Now, as a Technical Connectivity Provider to PAPSS, Pesalink connects more than 80 Kenyan institutions, including banks, SACCOs, fintech firms and telecom operators, to over 160 commercial banks and financial institutions already active on the PAPSS platform across Africa.
PAPSS itself was created by Afreximbank in partnership with the African Union and the African Continental Free Trade Area (AfCFTA) Secretariat. The system forms part of a broader effort to remove financial friction as African countries seek deeper trade integration under AfCFTA.
For PAPSS Chief Executive Mike Ogbalu III, collaboration at the national level is essential to achieving scale.

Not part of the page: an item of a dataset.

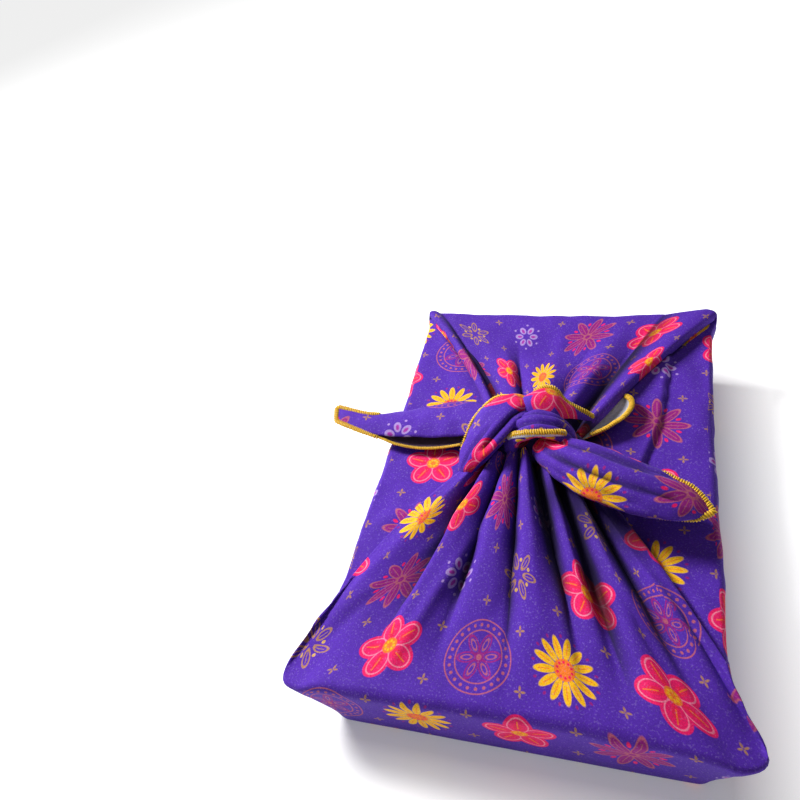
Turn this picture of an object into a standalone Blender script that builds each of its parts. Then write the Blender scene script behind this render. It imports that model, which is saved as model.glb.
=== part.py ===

“For PAPSS to deliver true impact, collaboration with national and private switches like Pesalink is essential,” he said at the signing ceremony in Nairobi. “Pesalink is the first switch we’ve piloted for transaction termination in Kenya, and we are already seeing greater adoption by opening more channels for seamless, local-currency cross-border payments across Africa.”Kenya plays a pivotal role in East Africa’s digital economy. The country has built one of the continent’s most advanced mobile money ecosystems, and its banking sector increasingly supports regional trade flows.
Pesalink’s Chief Executive, Gituku Kirika, said the partnership strengthens that position.
“Kenyan banks will now be able to offer faster, cheaper cross-border payments,” he said. “They will be helping their customers grow more regional trading relationships and thrive in a more integrated digital economy.”
The timing matters. As AfCFTA gathers momentum, policymakers and financial institutions face growing pressure to modernise payment infrastructure. Tariff reductions and trade agreements carry limited weight if payments remain slow or prohibitively expensive.
By settling transactions in local currencies, PAPSS reduces foreign exchange pressures and cuts out the need to route payments through offshore clearing banks. That not only lowers transaction costs but also keeps liquidity within African financial systems.
Building financial integration from within
The partnership reflects a wider shift in how African financial institutions approach integration.
For decades, African cross-border payments often depended on financial centres outside the continent. Now, regional platforms such as PAPSS aim to internalise those flows, creating an African clearing and settlement architecture designed for African trade.
Pesalink’s integration signals that domestic instant payment systems can plug directly into continental networks without losing their local functionality.
Integrated Payment Services Limited (IPSL), which operates Pesalink under the Kenya Bankers Association, was established in 2015 under Kenya’s National Payment System Act. Since then, it has become a central pillar of the country’s real-time payments ecosystem.
PAPSS, meanwhile, has expanded steadily since its launch, bringing together central banks and commercial institutions across multiple African regions.
Together, the two platforms illustrate how financial integration increasingly rests not only on policy frameworks but also on technical interoperability.
For individual users, the changes may feel incremental at first. A trader sending funds from Nairobi to Accra, or a supplier receiving payment from Lagos, may simply notice that the money arrives faster and at lower cost.
For SMEs, however, predictability and speed are critical. Working capital constraints often limit the ability to expand across borders. Faster settlement cycles reduce uncertainty and free up cash flow.
Large corporates stand to benefit as well, particularly those operating in multiple African markets and seeking streamlined treasury operations.
The success of the partnership will ultimately depend on adoption by banks, fintech platforms, and customers. But by aligning a national instant payment network with a continental settlement system, Pesalink and PAPSS are attempting to address one of Africa’s most persistent trade bottlenecks.
If the model scales effectively, it could mark a turning point in how African economies move money — not through distant intermediaries, but directly between themselves.